GIVEN TASK> Copy out all the data, word for word.

┏━━

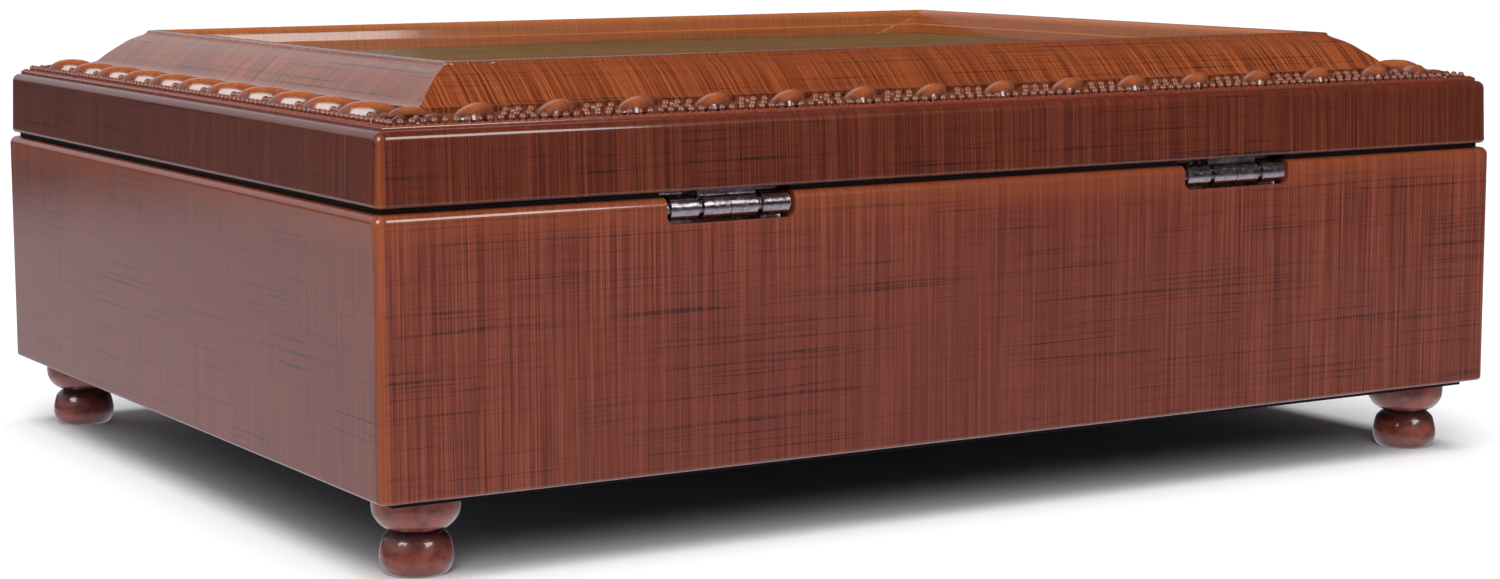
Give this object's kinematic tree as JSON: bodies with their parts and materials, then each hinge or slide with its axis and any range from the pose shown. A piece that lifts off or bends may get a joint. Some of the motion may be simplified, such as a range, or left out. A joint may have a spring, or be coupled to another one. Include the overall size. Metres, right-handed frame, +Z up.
{
  "type": "wind-up music box",
  "caption": "Hinged wooden wind-up music box on bun feet: raised picture-frame lid with beaded trim, lined compartments, and a comb-and-cylinder movement wound by a key underneath.",
  "frame": {"origin": "middle of the footprint at the underside of the feet", "axes": "+X along the length, +Y towards the hinges at the back, +Z up"},
  "size_m": [0.2094, 0.165, 0.0723],
  "materials": {
    "walnut_lacquer": "gloss lacquered reddish-brown wood, fine crosshatched grain",
    "walnut_lacquer_lid": "gloss lacquered reddish-brown wood",
    "walnut_moulding": "gloss lacquered reddish-brown wood",
    "trim_composition": "cast lobed and beaded ornament, gloss brown stain",
    "foot_lacquer": "turned wood, gloss reddish-brown lacquer",
    "plywood": "thin plywood",
    "divider_wood": "satin reddish-brown wood",
    "black_felt": "black felt",
    "velvet": "black velvet",
    "clear_acrylic": "clear acrylic",
    "picture_glass": "clear picture glass",
    "picture_card": "plain dark olive-brown card",
    "backing_board": "grey board",
    "mirror_glass": "bevelled mirror",
    "brass_clip": "bright brass",
    "black_nickel": "black nickel plate",
    "bedplate_zinc": "plated die-cast zinc",
    "steel_screw": "turned steel",
    "spring_steel_cover": "pressed plated steel",
    "blued_steel": "blued spring steel",
    "brass_key": "bright brass",
    "brass_gear": "cut brass",
    "brass_cylinder": "polished brass",
    "comb_steel": "ground hardened steel",
    "nylon_gear": "white nylon"
  },
  "bodies": {
    "base": {"base_walls": "walnut_lacquer", "ball_feet": "foot_lacquer", "foot_screws": "steel_screw", "bottom_panel": "plywood", "felt_base": "black_felt", "rim_felt": "black_felt", "long_divider": "divider_wood", "short_divider": "divider_wood", "window_ledges": "divider_wood", "back_tray_lining": "velvet", "ring_tray_lining": "velvet", "floor_pad": "velvet", "ring_rolls": "velvet", "movement_window": "clear_acrylic", "hinge_lower_leaves": "black_nickel", "hinge_pins": "black_nickel", "lower_hinge_screws": "black_nickel", "bedplate": "bedplate_zinc", "bedplate_screws": "steel_screw", "spring_housing": "spring_steel_cover", "mainspring": "blued_steel", "cylinder_brackets": "bedplate_zinc", "comb": "comb_steel", "comb_screws": "steel_screw", "governor_frame": "bedplate_zinc", "governor_screw": "steel_screw", "stop_rod_guide": "bedplate_zinc"},
    "lid": {"lid_frame": "walnut_lacquer_lid", "lid_moulding": "walnut_moulding", "beaded_trim": "trim_composition", "picture_glass": "picture_glass", "picture_card": "picture_card", "backing_board": "backing_board", "glazing_points": "steel_screw", "lid_lining": "velvet", "lid_mirror": "mirror_glass", "mirror_clips": "brass_clip", "hinge_upper_leaves": "black_nickel", "upper_hinge_screws": "black_nickel"},
    "drive": {"wind_up_key": "brass_key", "winding_arbor": "steel_screw", "crown_wheel": "brass_gear"},
    "cylinder": {"music_cylinder": "brass_cylinder", "cylinder_arbor": "steel_screw", "cylinder_pinion": "brass_gear", "cylinder_wheel": "brass_gear"},
    "governor_shaft_1": {"governor_pinion_1": "brass_gear", "governor_wheel_1": "brass_gear"},
    "governor_shaft_2": {"governor_pinion_2": "brass_gear", "governor_wheel_2": "nylon_gear"},
    "fan": {"worm_shaft": "steel_screw", "fan_blades": "nylon_gear"},
    "stop": {"stop_rod": "steel_screw", "stop_arm": "steel_screw", "stop_spring": "steel_screw"}
  },
  "joints": [
    {"name": "lid_hinge", "type": "hinge", "parent": "base", "child": "lid", "pos_m": [0, 0.0807, 0.0509], "axis": [-1, 0, 0], "range_deg": [0, 110]},
    {"name": "key_turn", "type": "hinge", "parent": "base", "child": "drive", "pos_m": [-0.0415, -0.036, 0.015], "axis": [0, 0, 1], "continuous": true},
    {"name": "cylinder_turn", "type": "hinge", "parent": "base", "child": "cylinder", "pos_m": [-0.0665, -0.036, 0.03], "axis": [1, 0, 0], "continuous": true},
    {"name": "governor_1_turn", "type": "hinge", "parent": "base", "child": "governor_shaft_1", "pos_m": [-0.0825, -0.0278, 0.03733], "axis": [1, 0, 0], "continuous": true},
    {"name": "governor_2_turn", "type": "hinge", "parent": "base", "child": "governor_shaft_2", "pos_m": [-0.084, -0.0233, 0.0323], "axis": [1, 0, 0], "continuous": true},
    {"name": "fan_turn", "type": "hinge", "parent": "base", "child": "fan", "pos_m": [-0.085, -0.0184, 0.035], "axis": [0, 0, 1], "continuous": true},
    {"name": "stop_slide", "type": "slide", "parent": "base", "child": "stop", "axis": [0, 0, 1], "range_m": [0, 0.0017], "deforming": ["stop_spring"]}
  ],
  "couplings": [
    {"joint": "cylinder_turn", "follows": "key_turn", "ratio": -2.8571},
    {"joint": "governor_1_turn", "follows": "key_turn", "ratio": 11.429},
    {"joint": "governor_2_turn", "follows": "key_turn", "ratio": -45.714},
    {"joint": "fan_turn", "follows": "key_turn", "ratio": 1142.9},
    {"joint": "stop_slide", "follows": "lid_hinge", "m_per_rad": 0.00083339}
  ]
}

┗━━

PROBLEM SOLUTION>
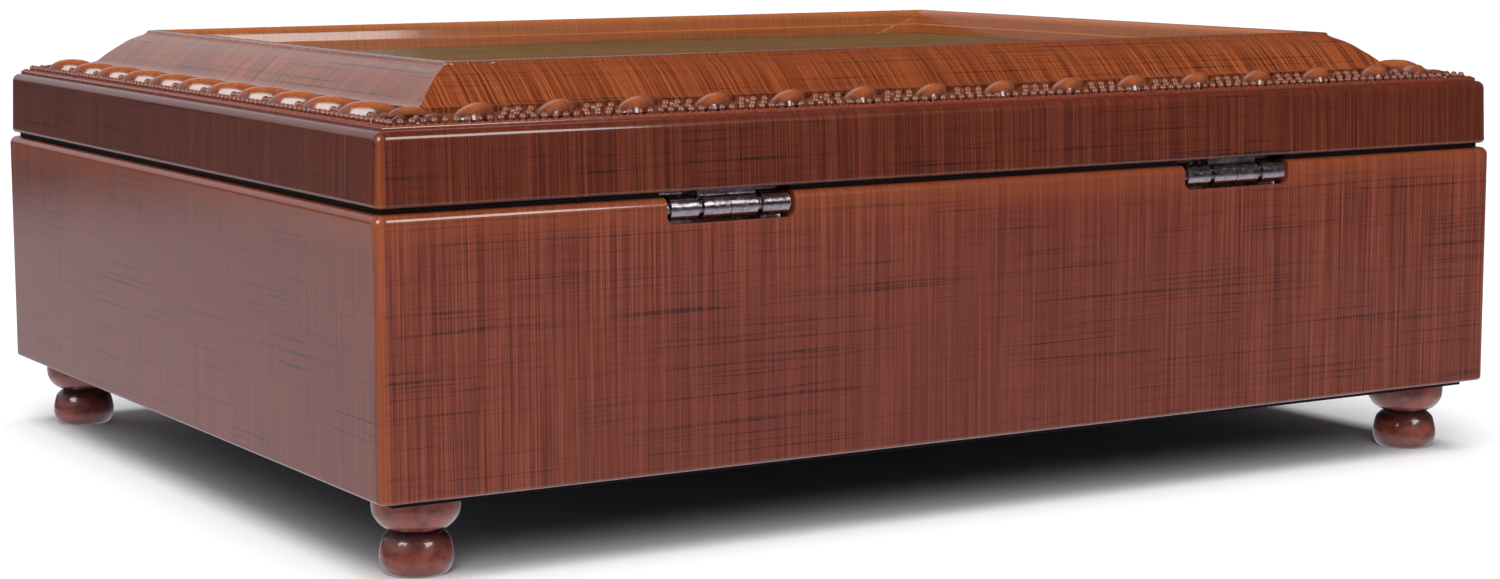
Give this object's kinematic tree as JSON: bodies with their parts and materials, then each hinge or slide with its axis and any range from the pose shown. A piece that lifts off or bends may get a joint. Some of the motion may be simplified, such as a range, or left out. A joint may have a spring, or be coupled to another one. Include the overall size. Metres, right-handed frame, +Z up.
{
  "type": "wind-up music box",
  "caption": "Hinged wooden wind-up music box on bun feet: raised picture-frame lid with beaded trim, lined compartments, and a comb-and-cylinder movement wound by a key underneath.",
  "frame": {"origin": "middle of the footprint at the underside of the feet", "axes": "+X along the length, +Y towards the hinges at the back, +Z up"},
  "size_m": [0.2094, 0.165, 0.0723],
  "materials": {
    "walnut_lacquer": "gloss lacquered reddish-brown wood, fine crosshatched grain",
    "walnut_lacquer_lid": "gloss lacquered reddish-brown wood",
    "walnut_moulding": "gloss lacquered reddish-brown wood",
    "trim_composition": "cast lobed and beaded ornament, gloss brown stain",
    "foot_lacquer": "turned wood, gloss reddish-brown lacquer",
    "plywood": "thin plywood",
    "divider_wood": "satin reddish-brown wood",
    "black_felt": "black felt",
    "velvet": "black velvet",
    "clear_acrylic": "clear acrylic",
    "picture_glass": "clear picture glass",
    "picture_card": "plain dark olive-brown card",
    "backing_board": "grey board",
    "mirror_glass": "bevelled mirror",
    "brass_clip": "bright brass",
    "black_nickel": "black nickel plate",
    "bedplate_zinc": "plated die-cast zinc",
    "steel_screw": "turned steel",
    "spring_steel_cover": "pressed plated steel",
    "blued_steel": "blued spring steel",
    "brass_key": "bright brass",
    "brass_gear": "cut brass",
    "brass_cylinder": "polished brass",
    "comb_steel": "ground hardened steel",
    "nylon_gear": "white nylon"
  },
  "bodies": {
    "base": {"base_walls": "walnut_lacquer", "ball_feet": "foot_lacquer", "foot_screws": "steel_screw", "bottom_panel": "plywood", "felt_base": "black_felt", "rim_felt": "black_felt", "long_divider": "divider_wood", "short_divider": "divider_wood", "window_ledges": "divider_wood", "back_tray_lining": "velvet", "ring_tray_lining": "velvet", "floor_pad": "velvet", "ring_rolls": "velvet", "movement_window": "clear_acrylic", "hinge_lower_leaves": "black_nickel", "hinge_pins": "black_nickel", "lower_hinge_screws": "black_nickel", "bedplate": "bedplate_zinc", "bedplate_screws": "steel_screw", "spring_housing": "spring_steel_cover", "mainspring": "blued_steel", "cylinder_brackets": "bedplate_zinc", "comb": "comb_steel", "comb_screws": "steel_screw", "governor_frame": "bedplate_zinc", "governor_screw": "steel_screw", "stop_rod_guide": "bedplate_zinc"},
    "lid": {"lid_frame": "walnut_lacquer_lid", "lid_moulding": "walnut_moulding", "beaded_trim": "trim_composition", "picture_glass": "picture_glass", "picture_card": "picture_card", "backing_board": "backing_board", "glazing_points": "steel_screw", "lid_lining": "velvet", "lid_mirror": "mirror_glass", "mirror_clips": "brass_clip", "hinge_upper_leaves": "black_nickel", "upper_hinge_screws": "black_nickel"},
    "drive": {"wind_up_key": "brass_key", "winding_arbor": "steel_screw", "crown_wheel": "brass_gear"},
    "cylinder": {"music_cylinder": "brass_cylinder", "cylinder_arbor": "steel_screw", "cylinder_pinion": "brass_gear", "cylinder_wheel": "brass_gear"},
    "governor_shaft_1": {"governor_pinion_1": "brass_gear", "governor_wheel_1": "brass_gear"},
    "governor_shaft_2": {"governor_pinion_2": "brass_gear", "governor_wheel_2": "nylon_gear"},
    "fan": {"worm_shaft": "steel_screw", "fan_blades": "nylon_gear"},
    "stop": {"stop_rod": "steel_screw", "stop_arm": "steel_screw", "stop_spring": "steel_screw"}
  },
  "joints": [
    {"name": "lid_hinge", "type": "hinge", "parent": "base", "child": "lid", "pos_m": [0, 0.0807, 0.0509], "axis": [-1, 0, 0], "range_deg": [0, 110]},
    {"name": "key_turn", "type": "hinge", "parent": "base", "child": "drive", "pos_m": [-0.0415, -0.036, 0.015], "axis": [0, 0, 1], "continuous": true},
    {"name": "cylinder_turn", "type": "hinge", "parent": "base", "child": "cylinder", "pos_m": [-0.0665, -0.036, 0.03], "axis": [1, 0, 0], "continuous": true},
    {"name": "governor_1_turn", "type": "hinge", "parent": "base", "child": "governor_shaft_1", "pos_m": [-0.0825, -0.0278, 0.03733], "axis": [1, 0, 0], "continuous": true},
    {"name": "governor_2_turn", "type": "hinge", "parent": "base", "child": "governor_shaft_2", "pos_m": [-0.084, -0.0233, 0.0323], "axis": [1, 0, 0], "continuous": true},
    {"name": "fan_turn", "type": "hinge", "parent": "base", "child": "fan", "pos_m": [-0.085, -0.0184, 0.035], "axis": [0, 0, 1], "continuous": true},
    {"name": "stop_slide", "type": "slide", "parent": "base", "child": "stop", "axis": [0, 0, 1], "range_m": [0, 0.0017], "deforming": ["stop_spring"]}
  ],
  "couplings": [
    {"joint": "cylinder_turn", "follows": "key_turn", "ratio": -2.8571},
    {"joint": "governor_1_turn", "follows": "key_turn", "ratio": 11.429},
    {"joint": "governor_2_turn", "follows": "key_turn", "ratio": -45.714},
    {"joint": "fan_turn", "follows": "key_turn", "ratio": 1142.9},
    {"joint": "stop_slide", "follows": "lid_hinge", "m_per_rad": 0.00083339}
  ]
}